Sunday, April 22, 2012

Crossing The Bar

***
Sunset and evening star
And one clear call for me!
And may there be no moaning of the bar,
When I put out to sea
***

I first heard Alfred, Lord Tennyson's "Crossing The Bar"  at my Uncle's funeral. It had been read at my grandfather's funeral, and perhaps at others on my mother's side (the Beaches). Perhaps one day it will be read at mine. I found it poignant that he requested it to be placed as the last poem in all editions of his works. But at the risk of moderate irreverence, I submit that I have crossed the bar already, and today I will tell the tale(s).

The year was 1969. At 10 years old, I had yet to graduate to a "10 speed" but I was in possession of the most bitching 5-speed Stingray on the planet. Or so I thought.
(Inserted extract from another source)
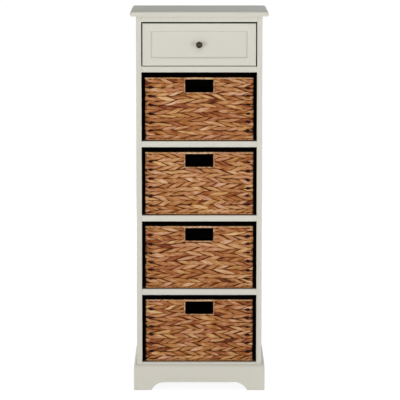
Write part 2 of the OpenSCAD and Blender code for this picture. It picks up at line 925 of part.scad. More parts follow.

And OK, it probably wasn't a real Stingray, but a knock-off brand, but I polished the crap out of it. 


It was almost identical to the bike pictured above. Except I kept the seat down and reveled in the full-height sissy-bar. I was never quite sure why the name 'sissy-bar' wasn't mocked more. Maybe it was.

As my brother and I embarked on our ride to the nearest shopping center (5 miles away) he informed me he wouldn't be stopping until the nearest town (2.2 miles away). Dick.

The ride began with a ridiculously steep and long downhill grade. Since he had the much faster 10-speed, I knew I had to pedal my ass off to keep up, and reaching warp speed was essential.

This was my first encounter with a condition known as resonance. To sum it up, in an undamped system being driven at its resonant frequency, displacement theoretically goes to infinity. This is also known in skateboarding as the wobbles. Your Humble Narrator has a similar story about that but let us save it for another day.

After being jettisoned over the handlebars, I awoke on the simmering hot pavement of a 50-MPH 2-lane rural road with cars bearing down on me. There were no helmets back in the day. Fortunately for me the first car stopped and drove me to our family doctor, a few miles in the other direction. A few stitches and a diagnosis of severe road rash later, I got to spend the rest of the summer and most of the fall in a sling and not a lot of skin on my right arm and fingers. 

Fast forward to last weekend. Now graduated to a 2x9 full-carbon GT Sport (no sissy-bar), I stood up hard on the pedals to build momentum for a hill climb on the W&OD. Up ahead, I see a helmet-less adult male with 2 children on dwarf bikes, stopped and loitering ON THE TRAIL. Now mind, I'm moving at about 10-meters/second at this point.

ME: on your left.
ME: On Your Left.
ME AGAIN: ON YOUR LEFT!!!

And at this point, the unrestrained children decide to leave the trail via an intersecting trail on the left, ACROSS MY PATH.

ME: STOP!

Maybe I needed to utter these phrases in a second language, but what followed needed no translation. I was able to dodge both kids, but COMPLETELY took out the helmet-less adult male. And "across the bars" I went. And let me tell you, when you're clipped into the pedals when this happens, it's a lot like being thrown into the ditch with a lawn chair tied to your feet, doing a somersault


Shaking off the impact at ground level, I became aware of this screaming kid, who had just witnessed the bicycling equivalent of a drive-by shooting. Dad was still pasted to the pavement. But fortunately he was OK - after the stars stopped circling his head. I cleaned him up with my first-aid kit, we shook hands and went our separate ways. No harm, no foul, no lawsuit.

When I got home a few hours later, I was curious. Just how much energy got transferred in that collision? Well, it turns out my pendulous self at 22 MPH is going to deliver about 4,660 Joules of kinetic energy to the recipient. Tasers only deliver about 0.3-1.4 Joules. Defibrillators - about 400 Joules. So yeah, I'm guessing that stung a little.

Translation: Always wear a helmet. 
And especially for me - Slow down. Remain seated until called.  

2 comments:

  1. Well, it's OK, compared to the rest of the post, and after all, how many people get to have a comma after their first name?